While the scholars that contributed to Dead Wrong deserve our respect and gratitude, it is because they have dedicated their working lives (and beyond) to Indigenous studies and they are inherently motivated to defend their research and professional honour. I was therefore pleased to note the ample attention also paid in the book to non-stakeholder Canadians, innocent citizens for whom a few minutes’ compliance with an unproven accusation could have saved them a world of trouble, but who stuck to their guns on principle and reaped the whirlwind: B.C. Conservative Party politician Dallas Brodie; high school teacher Jim McMurtry; B.C. lawyer Jim Heller and Quesnel B.C. accountant Pat Morton. Their detailed stories make for riveting, but — trigger warning! — infuriating reading.

Suffice to say what happened to them is a sobering reminder that the totalitarian instinct isn’t always accompanied by a hammer and sickle. It can also be found in democratic societies that pay lip service to freedom of speech, then repress it under the guise of empathy for the cultural equivalent of the “workers of the world.”

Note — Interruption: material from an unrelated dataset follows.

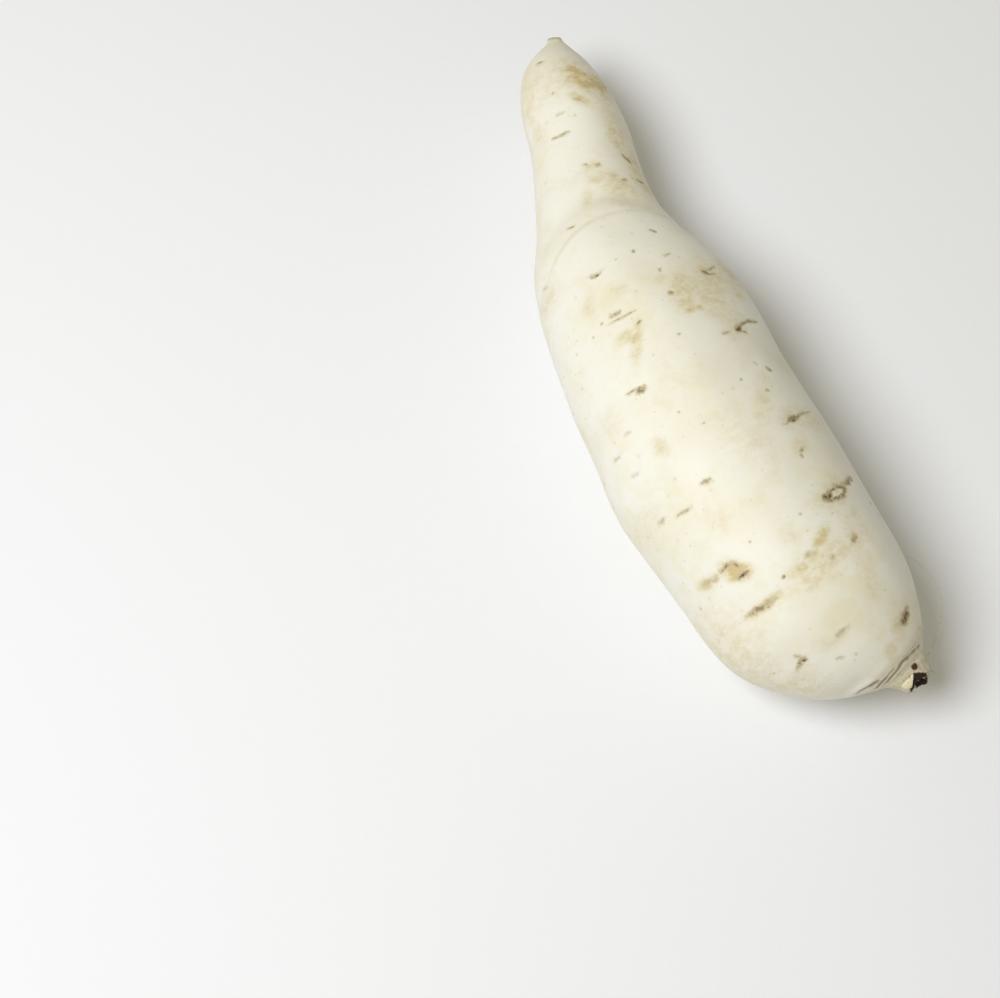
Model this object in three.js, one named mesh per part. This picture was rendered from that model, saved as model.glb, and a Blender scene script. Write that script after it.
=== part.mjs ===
// A white-skinned sweet potato: one storage root with a blunt root end, a narrow leaning neck, a long
// full belly and, off centre on the crown, the short torn stump of the stem that it grew on.
//
// Units are millimetres. +X runs along the belly towards the crown and +Z is up. The root lies on
// its side, on the small flat that its own weight presses into the belly. The origin is on the
// surface that it lies on, under the middle of its bounding box.

import * as THREE from "three";

// Driving dimensions.
const LENGTH = 211.5; // root tip to torn stump, along X
const WIDTH = 60; // across the belly at its widest
const FLATNESS = 0.97; // height of a section as a share of its width
const PRESSED_DEPTH = 1.2; // how far the belly is pressed flat where it lies

// The skin is a grid of rings with this many points each. The rings stand BODY_STEP apart, and
// closer where the shoulder folds over the neck and where the crown wrinkles around the stump.
const RING_POINTS = 48;
const BODY_STEP = 4;
const FOLD_STEP = 2;
const CROWN_STEP = 1.3;

// Oval sections from the root tip to the stump: at in percent of LENGTH, the rest in percent of
// WIDTH. side and height place the middle of the section, from the belly's middle line and from the
// surface below. turn and dip say which way it faces, in degrees towards +Y and downwards.
const SECTIONS = [
  { name: "root scar", at: 0, side: 40.5, height: 44, girth: 0, turn: -26, dip: 0 },
  { name: "scar rim", at: 0.2, side: 40.5, height: 44, girth: 6, turn: -26, dip: 0 },
  { name: "under the scar", at: 1, side: 39.5, height: 44, girth: 9.5, turn: -25, dip: 0 },
  { name: "root tip", at: 2.3, side: 36.8, height: 44, girth: 18.5, turn: -24, dip: 0 },
  { name: "tip swelling", at: 4.5, side: 33, height: 44, girth: 31, turn: -20, dip: 0 },
  { name: "above the neck", at: 9.5, side: 28.5, height: 43.5, girth: 43, turn: -16, dip: 0 },
  { name: "neck", at: 15.5, side: 24.5, height: 43, girth: 47, turn: -15, dip: 0 },
  { name: "below the neck", at: 21.5, side: 17.5, height: 43, girth: 51.5, turn: -16, dip: 0 },
  { name: "waist", at: 27.5, side: 11, height: 43.5, girth: 59.5, turn: -12, dip: 0 },
  { name: "shoulder", at: 32.5, side: 6.5, height: 44.5, girth: 72, turn: -7, dip: 0 },
  { name: "full shoulder", at: 39.5, side: 5, height: 45.8, girth: 85, turn: -5, dip: 0 },
  { name: "upper belly", at: 46.5, side: 3, height: 46.8, girth: 93, turn: -5, dip: 0 },
  { name: "belly", at: 54.5, side: 0, height: 48, girth: 97, turn: -4, dip: 0 },
  { name: "widest", at: 66.5, side: -2, height: 49.2, girth: 100, turn: 0, dip: 0 },
  { name: "lower belly", at: 80, side: 0, height: 48.2, girth: 95, turn: 1, dip: 1 },
  { name: "crown", at: 88, side: 3.5, height: 46.5, girth: 86, turn: 4, dip: 3 },
  { name: "crown end", at: 93, side: 9.5, height: 44, girth: 68, turn: 9, dip: 6 },
  { name: "wrinkled end", at: 96, side: 17, height: 42.5, girth: 46, turn: 14, dip: 9 },
  { name: "stump collar", at: 97.4, side: 22, height: 42.5, girth: 29, turn: 18, dip: 12 },
  { name: "stump foot", at: 98.1, side: 24, height: 42.5, girth: 21.5, turn: 20, dip: 14 },
  { name: "stump", at: 99.1, side: 25.5, height: 42, girth: 17, turn: 22, dip: 15 },
  { name: "torn rim", at: 100, side: 26.5, height: 41.5, girth: 14.5, turn: 22, dip: 15 },
  { name: "inside the rim", at: 99.7, side: 26.5, height: 41.5, girth: 9, turn: 22, dip: 15 },
  { name: "pith", at: 98.8, side: 26, height: 41.5, girth: 0, turn: 22, dip: 15 },
];

// Soft swellings, and hollows where rise is negative. along is measured over the skin from the root
// tip, around in degrees from the +Y side over the top, and length and breadth are how far it spreads.
const SWELLINGS = [
  { name: "left of the crown", along: 196, around: 178, length: 13, breadth: 30, rise: 1.2 },
  { name: "dent in the left flank", along: 165, around: 182, length: 13, breadth: 28, rise: -0.6 },
  { name: "left flank", along: 146, around: 176, length: 10, breadth: 30, rise: 0.4 },
  { name: "dent under the shoulder", along: 128, around: 184, length: 11, breadth: 30, rise: -0.6 },
  { name: "right of the shoulder", along: 104, around: 20, length: 20, breadth: 30, rise: 0.8 },
  { name: "right flank", along: 190, around: 330, length: 16, breadth: 26, rise: -1.3 },
  { name: "belly ridge", along: 150, around: 305, length: 26, breadth: 18, rise: 1.2 },
  { name: "dent beside the ridge", along: 128, around: 334, length: 15, breadth: 16, rise: -1.1 },
  { name: "neck underside", along: 52, around: 262, length: 15, breadth: 36, rise: -1.2 },
  { name: "knuckle under the tip", along: 24, around: 290, length: 8, breadth: 34, rise: 0.9 },
  { name: "top of the neck", along: 40, around: 100, length: 14, breadth: 40, rise: 0.5 },
  { name: "saddle over the crown", along: 205, around: 96, length: 12, breadth: 34, rise: -0.7 },
];

// Furrows that ring the crown around the stump, each deepest at one side and fading around it.
const CROWN_FURROWS = [
  { name: "inner furrow", along: 226.5, around: 100, length: 1.3, breadth: 90, rise: -0.9 },
  { name: "middle furrow", along: 222.5, around: 110, length: 1.4, breadth: 60, rise: -0.7 },
  { name: "outer furrow", along: 218, around: 150, length: 1.6, breadth: 30, rise: -0.7 },
  { name: "lower furrow", along: 220, around: 290, length: 1.7, breadth: 60, rise: -0.8 },
];

// The fold where the shoulder bulges over the neck. It arches across the top, nearest the root tip
// at FOLD.around, and sweeps back towards the belly by up to FOLD.sweep on both sides.
const FOLD = { along: 66, around: 100, sweep: 19, depth: 0.9, neckSide: 5, bellySide: 2, breadth: 70 };

const skin = new THREE.MeshStandardMaterial({
  name: "cream skin",
  color: new THREE.Color(0.86, 0.82, 0.68),
  roughness: 0.5,
  metalness: 0,
});

/** A section's sizes in millimetres and its angles in radians. */
function inMillimetres(section) {
  return {
    x: (section.at / 100) * LENGTH,
    y: (section.side / 100) * WIDTH,
    z: (section.height / 100) * WIDTH - PRESSED_DEPTH,
    radius: (section.girth / 200) * WIDTH,
    turn: THREE.MathUtils.degToRad(section.turn),
    dip: THREE.MathUtils.degToRad(section.dip),
  };
}

/** Distance over the skin from the root tip to each section. */
function distancesOverSkin(sections) {
  const distances = [0];
  for (let i = 1; i < sections.length; i += 1) {
    const before = sections[i - 1];
    const here = sections[i];
    const step = Math.hypot(here.x - before.x, here.y - before.y, here.radius - before.radius);
    distances.push(distances[i - 1] + step);
  }
  return distances;
}

/** Slope of one value at a section, from the sections on both sides of it. */
function slopeAt(sections, distances, index, key) {
  const before = Math.max(index - 1, 0);
  const after = Math.min(index + 1, sections.length - 1);
  return (sections[after][key] - sections[before][key]) / (distances[after] - distances[before]);
}

/** The section at any distance over the skin, on a smooth cubic through the given ones. */
function sectionAt(sections, distances, along) {
  let i = 0;
  while (i < sections.length - 2 && distances[i + 1] < along) {
    i += 1;
  }
  const gap = distances[i + 1] - distances[i];
  const t = (along - distances[i]) / gap;
  const blended = { along };
  for (const key of Object.keys(sections[i])) {
    const start = sections[i][key];
    const end = sections[i + 1][key];
    const startSlope = slopeAt(sections, distances, i, key) * gap;
    const endSlope = slopeAt(sections, distances, i + 1, key) * gap;
    const bend = 3 * (end - start) - 2 * startSlope - endSlope;
    const twist = startSlope + endSlope - 2 * (end - start);
    blended[key] = start + t * (startSlope + t * (bend + t * twist));
  }
  return blended;
}

/** Signed difference between two angles in degrees, from -180 to 180. */
function angleBetween(angle, from) {
  return THREE.MathUtils.euclideanModulo(angle - from + 180, 360) - 180;
}

/** How far one swelling or furrow lifts the skin at a place. */
function lift({ along, around, length, breadth, rise }, placeAlong, placeAround) {
  const down = (placeAlong - along) / length;
  const across = angleBetween(placeAround, around) / breadth;
  return rise * Math.exp(-down * down - across * across);
}

/** How far the shoulder's fold sinks the skin at a place: steep on the belly's side of the fold. */
function foldDepth(placeAlong, placeAround) {
  const off = angleBetween(placeAround, FOLD.around);
  const line = FOLD.along + FOLD.sweep * (1 - Math.cos(THREE.MathUtils.degToRad(off)));
  const spread = placeAlong < line ? FOLD.neckSide : FOLD.bellySide;
  const down = (placeAlong - line) / spread;
  const across = off / FOLD.breadth;
  return FOLD.depth * Math.exp(-down * down - across * across);
}

/** The point of the skin on a section, at an angle in degrees from its +Y side over the top. */
function skinPoint(section, around) {
  const { x, y, z, radius, turn, dip, along } = section;
  const sideways = new THREE.Vector3(-Math.sin(turn), Math.cos(turn), 0);
  const forward = new THREE.Vector3(
    Math.cos(turn) * Math.cos(dip),
    Math.sin(turn) * Math.cos(dip),
    -Math.sin(dip),
  );
  const upwards = forward.cross(sideways);
  const relief = [...SWELLINGS, ...CROWN_FURROWS].reduce((sum, r) => sum + lift(r, along, around), 0);
  const reach = radius + (relief - foldDepth(along, around)) * Math.min(1, radius / 8);
  const angle = THREE.MathUtils.degToRad(around);
  const point = new THREE.Vector3(x, y, z)
    .addScaledVector(sideways, reach * Math.cos(angle))
    .addScaledVector(upwards, reach * FLATNESS * Math.sin(angle));
  point.z = Math.max(point.z, 0);
  return point;
}

/** Step to the next ring at a distance over the skin. */
function stepAt(along, total) {
  if (total - along < 32) {
    return CROWN_STEP;
  }
  const inFold = along > FOLD.along - 10 && along < FOLD.along + 16;
  return inFold ? FOLD_STEP : BODY_STEP;
}

/** Distances over the skin at which the rings stand, without the two poles. */
function ringDistances(total) {
  const distances = [0.3, 1, 2, 3.5, 6];
  while (distances.at(-1) + stepAt(distances.at(-1), total) < total) {
    distances.push(distances.at(-1) + stepAt(distances.at(-1), total));
  }
  return distances;
}

/** Triangles of a closed skin: a pole, rings from tip to stump, and a pole. */
function skinTriangles(ringCount) {
  const corner = (ring, i) => 1 + ring * RING_POINTS + (i % RING_POINTS);
  const firstPole = 0;
  const lastPole = 1 + ringCount * RING_POINTS;
  const triangles = [];
  for (let i = 0; i < RING_POINTS; i += 1) {
    triangles.push(firstPole, corner(0, i + 1), corner(0, i));
    triangles.push(lastPole, corner(ringCount - 1, i), corner(ringCount - 1, i + 1));
    for (let ring = 0; ring < ringCount - 1; ring += 1) {
      triangles.push(corner(ring, i), corner(ring, i + 1), corner(ring + 1, i));
      triangles.push(corner(ring, i + 1), corner(ring + 1, i + 1), corner(ring + 1, i));
    }
  }
  return triangles;
}

/** The whole root's skin, closed, with its origin under the middle of its bounding box. */
function rootGeometry() {
  const sections = SECTIONS.map(inMillimetres);
  const distances = distancesOverSkin(sections);
  const total = distances.at(-1);
  const rings = ringDistances(total).map((along) => sectionAt(sections, distances, along));
  const points = rings.flatMap((ring) =>
    Array.from({ length: RING_POINTS }, (_, i) => skinPoint(ring, (360 * i) / RING_POINTS)),
  );
  const tip = sections.at(0);
  const pith = sections.at(-1);
  points.unshift(new THREE.Vector3(tip.x, tip.y, tip.z));
  points.push(new THREE.Vector3(pith.x, pith.y, pith.z));
  const geometry = new THREE.BufferGeometry().setFromPoints(points);
  geometry.setIndex(skinTriangles(rings.length));
  geometry.computeBoundingBox();
  const middle = geometry.boundingBox.getCenter(new THREE.Vector3());
  geometry.translate(-middle.x, -middle.y, 0);
  geometry.computeVertexNormals();
  return geometry;
}

const root = new THREE.Mesh(rootGeometry(), skin);
root.name = "sweet_potato";

const whiteSweetPotato = new THREE.Group();
whiteSweetPotato.add(root);
export default whiteSweetPotato;
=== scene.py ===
"""Looks of a white-skinned sweet potato lying on a pale floor.

The root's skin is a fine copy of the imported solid, with its pores, root scars, crown furrows and
torn stump worked into the mesh and into one procedural finish. Lengths are in millimetres unless a
name says otherwise, and are turned into metres where they meet Blender. Places on the root are
given by x, its distance from the middle of the root along X, and by around, the angle in degrees
around the root's middle line from its +Y side over the top.
"""

import logging
import math
import random
from collections.abc import Callable, Iterator
from contextlib import contextmanager
from dataclasses import dataclass, field
from enum import Enum
from functools import reduce

import bpy
import numpy as np
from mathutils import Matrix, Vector, noise
from mathutils.bvhtree import BVHTree

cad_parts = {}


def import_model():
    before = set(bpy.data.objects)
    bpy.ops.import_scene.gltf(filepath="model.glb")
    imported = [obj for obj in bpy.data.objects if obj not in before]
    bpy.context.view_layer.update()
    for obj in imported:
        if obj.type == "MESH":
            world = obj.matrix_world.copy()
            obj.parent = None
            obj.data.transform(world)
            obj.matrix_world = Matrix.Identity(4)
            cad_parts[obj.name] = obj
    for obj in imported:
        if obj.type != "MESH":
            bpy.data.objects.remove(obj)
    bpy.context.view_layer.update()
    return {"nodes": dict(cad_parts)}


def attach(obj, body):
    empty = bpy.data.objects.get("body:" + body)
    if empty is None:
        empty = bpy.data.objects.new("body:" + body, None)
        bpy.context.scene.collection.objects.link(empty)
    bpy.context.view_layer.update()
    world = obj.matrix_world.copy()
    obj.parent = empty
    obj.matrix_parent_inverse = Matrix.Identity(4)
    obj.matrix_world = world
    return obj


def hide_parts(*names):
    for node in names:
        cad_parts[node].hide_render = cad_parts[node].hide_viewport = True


LOG = logging.getLogger("sweet_potato")
MM = 0.001  # one millimetre in metres
BODY = "root"
NODE = "sweet_potato"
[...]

In his chapter, “Residential Schools were no Atrocity. Look at the evidence,” pre-eminent colonialism authority Nigel Biggar addresses Canada’s “national scandal,” the “atrocity” tale that became “a false public orthodoxy.” Biggar assigns blame for its pertinacity: to the academics who knew the data was misrepresented but failed to offer corrections; to the journalists and editors who declined to ask questions; to the politicians “who tied their careers to the mendacious narrative”; and especially to those who persecuted skeptics to the point of destroying reputations and careers, even (here he names NDP MP Leah Gazan, the worst of the lot) “pressing for the totalitarian criminalization of ‘denialism’.”

Living with the truth, like charity, should begin at home. A good start would be an all-party endorsed annulment of the all-party endorsed resolution in June, 2021, that Canada’s residential school program constituted a “genocide” (“ongoing,” in Justin Trudeau’s view, thereby implicating all living Canadians as génocidaires), since the claim itself has not been, and may never be, proven, if progress on exhumations to date is any indication. One has to ask, where does that leave the “truth” part of “Truth and Reconciliation”?

The resolution deserves annulment because it was the fruit of a tree poisoned by activists’ unseemly haste in elevating “soil anomalies” to child homicides. If it isn’t annulled, and the blood libel of genocide remains as an official stain on this nation’s record, the promised day of “reconciliation” will never arrive. Reconciliation will continue to be just another woke “sign in the window,” obediently posted by meek Canadians, that nobody believes.